Once you’ve been granted access, the Thinking listing surfaces the same tabpfn-client SDK; the only change is an optional thinking_effort constructor kwarg on TabPFNClassifier / TabPFNRegressor that engages Thinking mode per request. Omitting it falls back to the standard TabPFN-3-Plus single-forward-pass behavior, so a single endpoint serves both modes. See the Thinking mode page for capability details, benchmark numbers, and parameter reference.

Limitations

  • Payload caps. Real-time invocations are capped by AWS at 6 MB payload / 60 s processing. Use async inference (see above) for anything bigger or slower.
  • GPU-only. The model package only declares GPU instance types as supported. The SageMaker console default (ml.m4.xlarge, CPU) is rejected with a ValidationException; see the Marketplace listing’s Recommended instance types section for the GPU-only allowlist.

Sample notebook

End-to-end deploy → invoke → teardown walkthrough using tabpfn-client.sagemaker.

tabpfn-client repo

Source for the Python SDK that wraps SageMaker endpoints with the scikit-learn surface.

TabPFN-2.5

The earlier TabPFN-2.5 SageMaker listing is still available.
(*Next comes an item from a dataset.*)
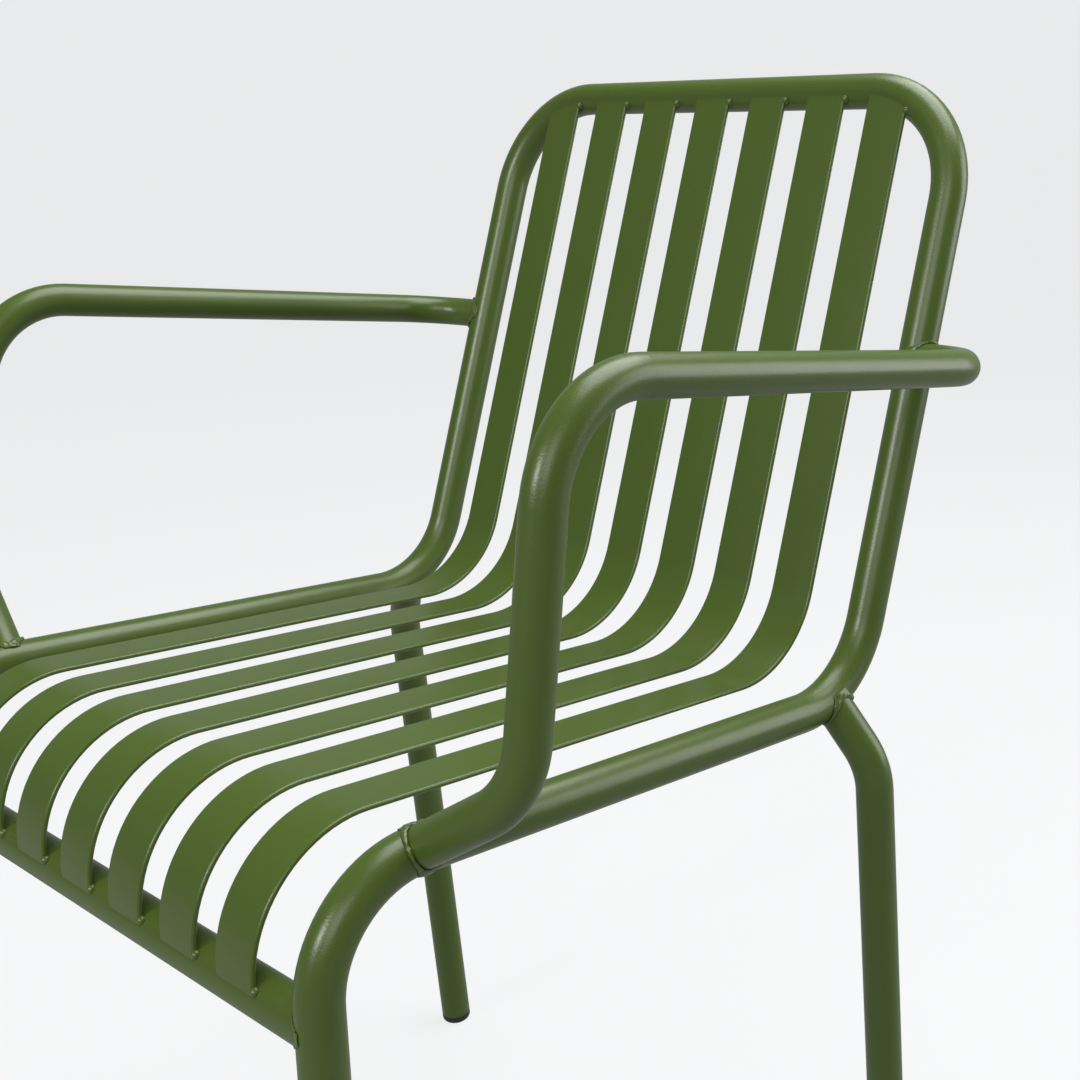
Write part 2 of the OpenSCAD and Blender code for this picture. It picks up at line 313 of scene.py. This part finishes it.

New deployments are recommended on TabPFN-3-Plus above.

Subscribe and deploy

  1. Open the TabPFN-2.5 Marketplace listing and click View Purchase OptionsSubscribe.
  2. In the SageMaker AI console, navigate to AWS Marketplace resourcesAWS Marketplace subscriptionsTabPFN-2.5, then Actions → Create endpoint. TabPFN-2.5 requires at least one NVIDIA T4 or P4 GPU instance; see the listing’s Recommended instance types for the full list.

Example code

Step-by-step instructions for running inference with TabPFN-2.5 on SageMaker.

Getting Started Notebook

A guided notebook demonstrating how to use TabPFN-2.5 for inference on SageMaker.

Limitations

TabPFN-2.5 supports two input formats for inference:
  • application/json — a JSON-encoded request body.
  • multipart/form-data — containing the dataset as Parquet files.
Both formats must remain within SageMaker’s 6 MB real-time payload limit. Because Parquet is compressed, the multipart/form-data option generally allows you to send more rows or features within the same size constraint.